Dani paused. John Foley would normally be the one to provide analysis, but Foley wasn’t here. How she answered the question could determine the course her career would take. No pressure.

“Well,” she said, “I’d like to think there aren’t ten people in the entire country who could do something like this. And if there are, I doubt they’d ever be in one place at the same time.”

“Four to ten,” Casey reminded her.

“Even four. I wouldn’t look for four psychopaths, or ten. I’d look for one leader and nine followers. One person with some kind of power over the others. Whether that’s charisma or fear or mind control is hard to say, but I think the kind of person who could actually do something like this is fairly rare.”

“No offense, Harris,” Casey said, “but when you’ve had as many years in this job as I have, you see everything. Including guys who’ve been baked in a pizza oven.”

Now Dani felt the hairs rising on the back of her neck. She saw Stuart and Irene exchange a glance.

“Detective Casey,” she said, keeping her tone measured and in control, “during my internship in Africa with Doctors Without Borders, I worked with child soldiers who’d been forced or psychologically coerced into committing atrocities far worse than anything you could possibly have experienced. My job was to help put their shattered psyches back together, but to do that, they needed to talk to me about what they’d done. With all due respect, don’t tell me what I’ve seen in my twenty-nine years.”

The room was silent.

To Dani’s surprise, Detective Casey looked embarrassed.

“I apologize for my thoughtless comment, Dr. Harris,” he said. “I was 100 percent out of line. I hope you can forgive me.”

Dani was impressed. He understood that when an apology was in order, one didn’t say, “I’m sorry, but . . .”

“I can do that,” she said. “And I do appreciate your sense of humor, Detective, but I think it’s better if we can all work as a team.”

Casey gave her a nod and gestured for her to continue.

“I was saying that it’s very difficult for a normal human being to take responsibility for this kind of behavior—to initiate it. It’s not so hard to say, ‘I was just following orders,’ or ‘So-and-so made me do it, and I was afraid he’d kill me if I didn’t.’”

“You seem certain the killer is male?” Irene said.


Certain
isn’t the word I’d use,” Dani said, “but in order to do something like this to another human being, you have to depersonalize the other. Most of us have the capacity for empathy, but it’s not necessarily something we’re born with. A child has to learn it. It’s pretty well established that girls can identify and understand emotions much sooner than boys can.”

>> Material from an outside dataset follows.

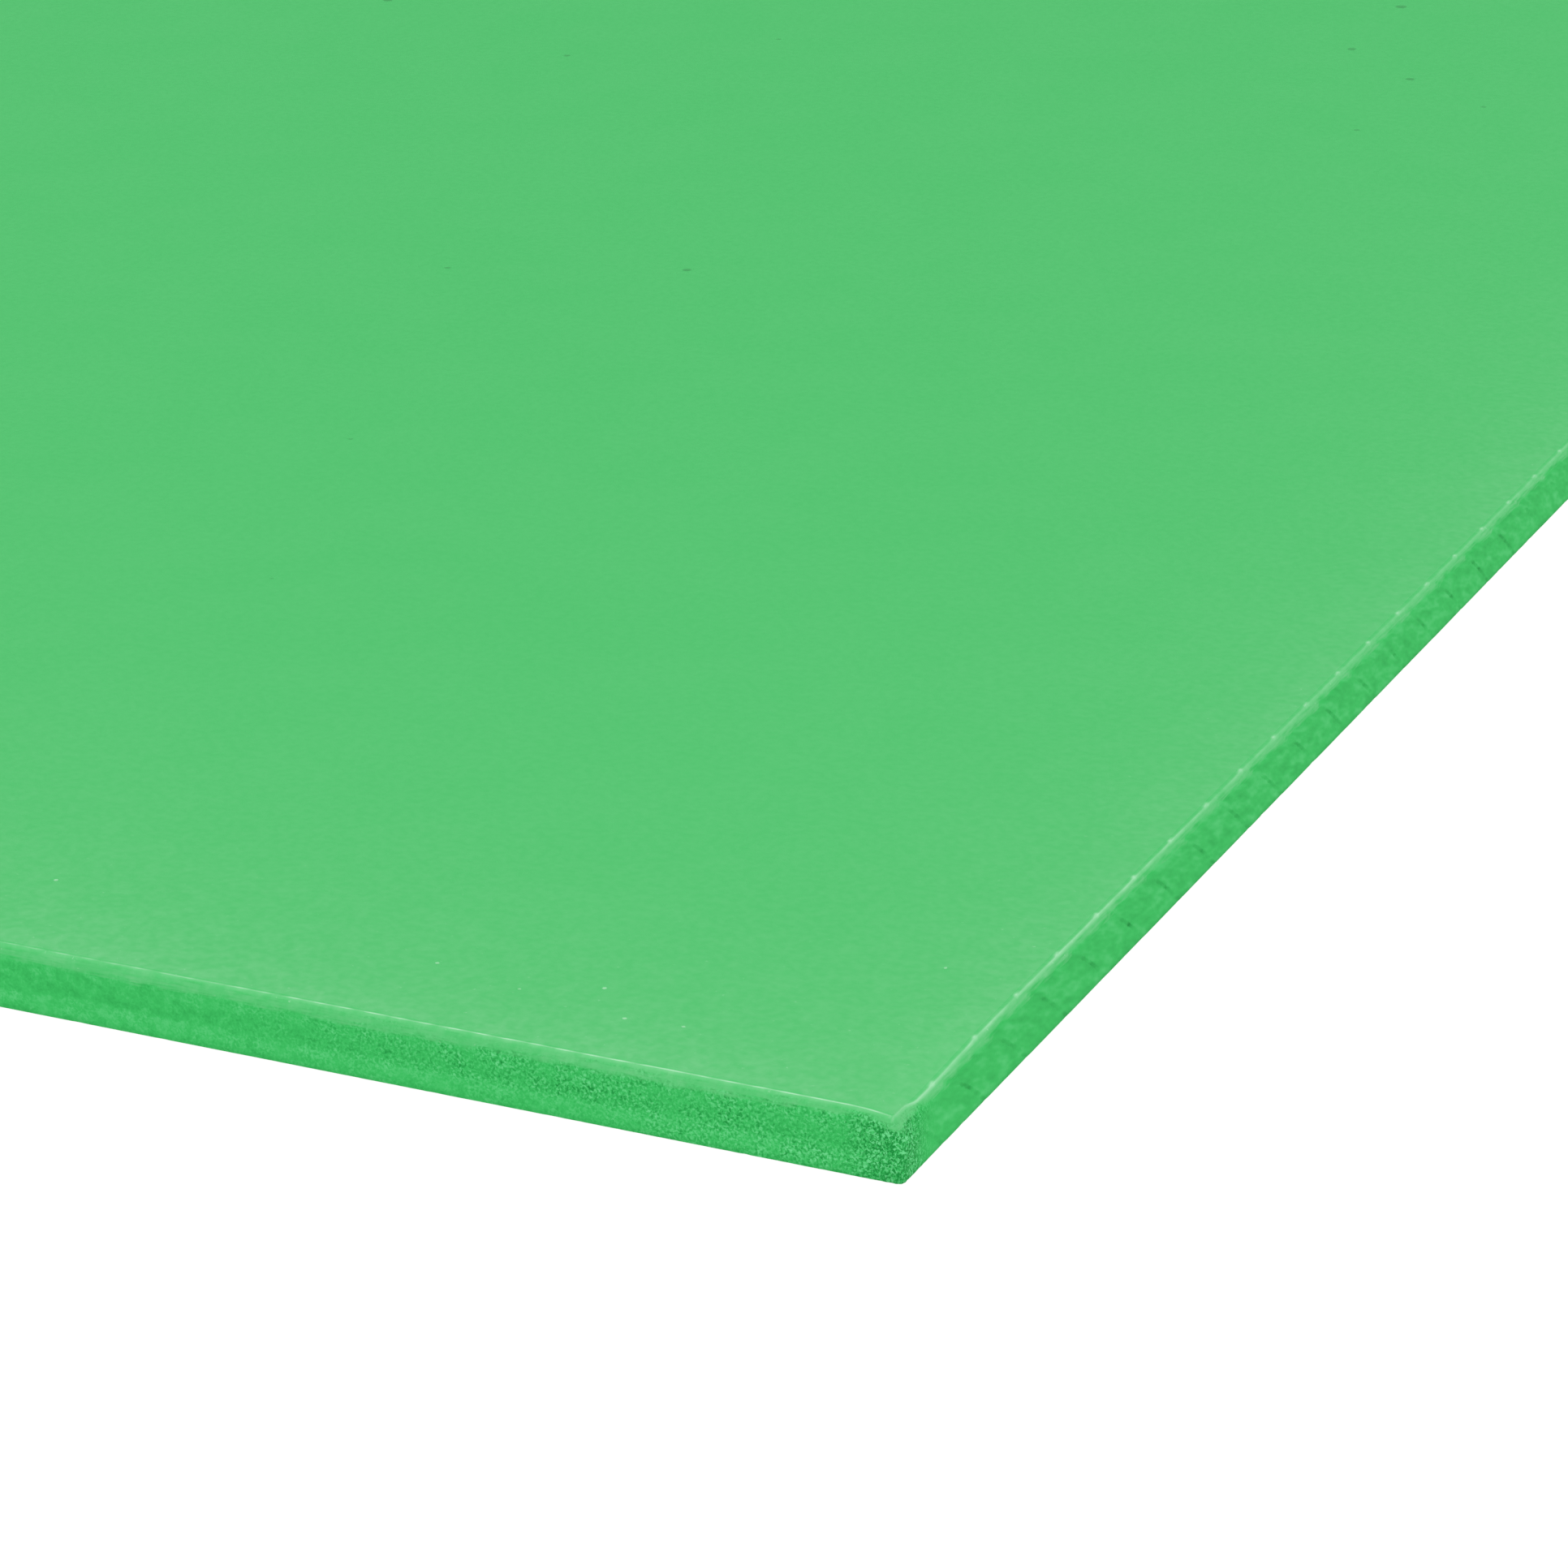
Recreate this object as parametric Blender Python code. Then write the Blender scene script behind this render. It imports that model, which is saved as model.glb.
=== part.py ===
"""A sheet of rigid foamed PVC board, lying flat on its underside.

Units are metres and +Z is up. The origin is the centre of the underside,
X runs across the sheet and Y along it.
"""
import math

import bmesh
import bpy

# Overall size of the cut sheet
SHEET_WIDTH = 0.300
SHEET_LENGTH = 0.400
THICKNESS = 0.005

# The upper arris is rolled over where the sheet was cut: the flat face stops
# short of the edge at a crisp crease, and a smooth shoulder falls to the edge.
SHOULDER_INSET = 0.0005
SHOULDER_DROP = 0.0011
SHOULDER_STEPS = 6

# The lower arris is only broken, as a small quarter round
LOWER_ROUNDING = 0.0002
LOWER_STEPS = 3

# Radius of the flat face's corners in plan; the edge runs round outside it
FACE_CORNER_RADIUS = 0.0007
CORNER_STEPS = 10

# Creases sharper than this stay crisp, the rest is shaded as one round surface
CREASE_ANGLE = math.radians(30)

# Grass green, coloured all through, with a satin skin (linear RGB)
BOARD_COLOUR = (0.055, 0.503, 0.127)
BOARD_ROUGHNESS = 0.45

OBJECT_NAME = "foam_board"
COLLECTION_NAME = "pvc_foam_board"


def clear_scene():
    for old in list(bpy.data.objects):
        bpy.data.objects.remove(old, do_unlink=True)


def make_material():
    material = bpy.data.materials.new("foamed_pvc")
    material.use_nodes = True
    shader = material.node_tree.nodes["Principled BSDF"]
    shader.inputs["Base Color"].default_value = (*BOARD_COLOUR, 1.0)
    shader.inputs["Roughness"].default_value = BOARD_ROUGHNESS
    shader.inputs["Metallic"].default_value = 0.0
    return material


def make_core_block(bm):
    """The straight part of the edge: a block between the two rounded arrises."""
    height = THICKNESS - SHOULDER_DROP - LOWER_ROUNDING
    bmesh.ops.create_cube(bm, size=1.0)
    bmesh.ops.scale(bm, vec=(SHEET_WIDTH, SHEET_LENGTH, height), verts=bm.verts)
    lift = LOWER_ROUNDING + height / 2
    bmesh.ops.translate(bm, vec=(0, 0, lift), verts=bm.verts)


def round_corners(bm):
    """Round the four upright edges, concentric with the face's own corners."""
    upright = [edge for edge in bm.edges if is_upright(edge)]
    bmesh.ops.bevel(
        bm,
        geom=upright,
        affect="EDGES",
        offset_type="OFFSET",
        offset=FACE_CORNER_RADIUS + SHOULDER_INSET,
        segments=CORNER_STEPS,
        profile=0.5,
        material=-1,
    )


def is_upright(edge):
    low, high = (vert.co for vert in edge.verts)
    return (low - high).xy.length < abs(low.z - high.z)


def end_face(bm, direction):
    """The large face whose normal points up (+1) or down (-1)."""
    return max(bm.faces, key=lambda face: face.normal.z * direction * face.calc_area())


def roll_arris(bm, face, inset, rise, steps):
    """Grow the face outwards along a circular arc that leaves the edge upright.

    The arc starts at the edge and ends where it has come in by inset and
    gone out by rise. Equal values give a quarter round, and a smaller inset
    ends at a crease.
    """
    sweep = 2 * math.atan2(inset, rise)
    radius = rise / math.sin(sweep)
    angles = [sweep * step / steps for step in range(steps + 1)]
    for angle, following in zip(angles, angles[1:]):
        bmesh.ops.inset_region(
            bm,
            faces=[face],
            thickness=radius * (math.cos(angle) - math.cos(following)),
            depth=radius * (math.sin(following) - math.sin(angle)),
            use_boundary=True,
            use_even_offset=True,
        )


def make_board():
    bm = bmesh.new()
    make_core_block(bm)
    round_corners(bm)
    bm.normal_update()
    roll_arris(bm, end_face(bm, 1), SHOULDER_INSET, SHOULDER_DROP, SHOULDER_STEPS)
    roll_arris(bm, end_face(bm, -1), LOWER_ROUNDING, LOWER_ROUNDING, LOWER_STEPS)
    mesh = bpy.data.meshes.new(OBJECT_NAME)
    bm.to_mesh(mesh)
    bm.free()
    mesh.shade_smooth()
    mesh.set_sharp_from_angle(angle=CREASE_ANGLE)
    mesh.materials.append(make_material())
    return bpy.data.objects.new(OBJECT_NAME, mesh)


def main():
    clear_scene()
    collection = bpy.data.collections.new(COLLECTION_NAME)
    bpy.context.scene.collection.children.link(collection)
    collection.objects.link(make_board())


main()
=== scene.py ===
# %% [markdown]
# # A sheet of foamed PVC board
#
# The object is a cut sheet of green rigid foam. Melted PVC full of gas is
# pressed out of a wide slot and cooled between rollers, so both faces get a
# thin smooth skin, while the inside stays a mass of closed cells. Cutting the
# sheet opens those cells, and that is why its edges look so unlike its faces.
#
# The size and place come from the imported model, which holds the same sheet as
# a plain solid. This lesson makes the detailed sheet that stands for it.

# %% Load the frame
import math

import bmesh
import bpy
from mathutils import Matrix, Vector, noise


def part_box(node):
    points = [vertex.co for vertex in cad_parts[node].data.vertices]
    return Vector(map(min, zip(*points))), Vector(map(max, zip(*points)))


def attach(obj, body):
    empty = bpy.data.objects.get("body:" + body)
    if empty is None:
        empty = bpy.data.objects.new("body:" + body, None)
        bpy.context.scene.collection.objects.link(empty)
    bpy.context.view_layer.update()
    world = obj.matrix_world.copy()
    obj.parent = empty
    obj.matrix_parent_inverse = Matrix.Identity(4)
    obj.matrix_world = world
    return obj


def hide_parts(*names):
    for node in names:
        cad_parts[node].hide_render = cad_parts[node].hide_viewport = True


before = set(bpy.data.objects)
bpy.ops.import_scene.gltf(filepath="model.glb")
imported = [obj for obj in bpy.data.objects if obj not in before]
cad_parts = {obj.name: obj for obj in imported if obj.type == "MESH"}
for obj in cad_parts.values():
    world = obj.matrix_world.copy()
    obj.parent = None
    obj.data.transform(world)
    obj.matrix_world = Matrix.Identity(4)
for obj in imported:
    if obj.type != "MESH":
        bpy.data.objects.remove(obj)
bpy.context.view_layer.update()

board_low, board_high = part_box("foam_board")
width, length, thickness = board_high - board_low
MM = 0.001
print("sheet in mm:", [round(side / MM, 2) for side in (width, length, thickness)])

# %% [markdown]
# ## The blank
#
# The sheet could start as a subdivided grid with Solidify, but then its edge
# would be one more strip of the same grid. The edge is what we want to work
# on, so we start from a cube, cut it into 10 mm squares, and round its four
# upright corners. The faces stay coarse and the edge gets all the detail.
#
# The blank is a hair smaller than the sheet, so that the rough surface put on
# later never stands out of the true size.

# %% Cut a cube into squares and round the corners
ROUGH_ROOM = 0.03 * MM
SQUARE = 10 * MM
CORNER_RADIUS = 0.85 * MM
CORNER_STEPS = 4
SHOULDER_DROP = 1.1 * MM
LOWER_ROUNDING = 0.06 * MM
# Heights and depths that differ by less than this count as equal
CLOSE = 0.01 * MM
# An edge or a normal follows an axis when at least this share of it does
STRAIGHT = 0.99

half_x = width / 2 - ROUGH_ROOM
half_y = length / 2 - ROUGH_ROOM
edge_low = LOWER_ROUNDING
edge_high = thickness - SHOULDER_DROP


def runs_along(edge, axis):
    step = edge.verts[1].co - edge.verts[0].co
    return abs(step[axis]) > STRAIGHT * step.length


def make_blank():
    bm = bmesh.new()
    bmesh.ops.create_cube(bm, size=1.0)
    bmesh.ops.scale(bm, vec=(2 * half_x, 2 * half_y, edge_high - edge_low), verts=bm.verts)
    bmesh.ops.translate(bm, vec=(0, 0, (edge_low + edge_high) / 2), verts=bm.verts)
    for axis, side in ((0, width), (1, length)):
        edges = [edge for edge in bm.edges if runs_along(edge, axis)]
        cuts = round(side / SQUARE) - 1
        bmesh.ops.subdivide_edges(bm, edges=edges, cuts=cuts, use_grid_fill=True)
    corners = [edge for edge in bm.edges if is_corner(edge)]
    bmesh.ops.bevel(
        bm, geom=corners, affect="EDGES", offset=CORNER_RADIUS, segments=CORNER_STEPS,
        profile=0.5, material=-1,
    )
    bm.normal_update()
    return bm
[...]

“Some of us are still working on it,” Stuart said.

“That’s why little girls are so much sneakier than little boys,” Dani said. “They’re playing sophisticated head games while little boys are still firing imaginary laser beams from their fingers. Developing empathy is essential to creating the attachment bonds we need to survive, but when the faculty is damaged, you get disorders on the autism spectrum—Asperger’s, autism, and a variety of other cognitive developmental impairments. And about 80 percent of all the children who have disorders on the spectrum are male.”

“What about the markings?” Casey asked, shifting the discussion. “And why fire? If it’s ritual, what kind? Does this guy get some sort of kick out of it?”

“I agree that it seems ritualistic,” Dani said. “What somebody might get out of it varies. Psychologically, people with OCD, for example, use ritual to control the chaos that threatens them. Sociologically, human beings have always needed rituals. Some mark the passage of time or some special event, like putting candles on a birthday cake. Some designate a group identity, ‘We-are-the-people-who-always-do-this.’ Some mark an initiation or rite of passage—like a bachelor party where the groom goes out with his buddies to a strip club where he’s supposedly tempted, and then in front of all his friends he resists the temptation and says, ‘Sorry, guys, I’m getting married tomorrow.’ He shows the world he’s willing and ready to become a husband.”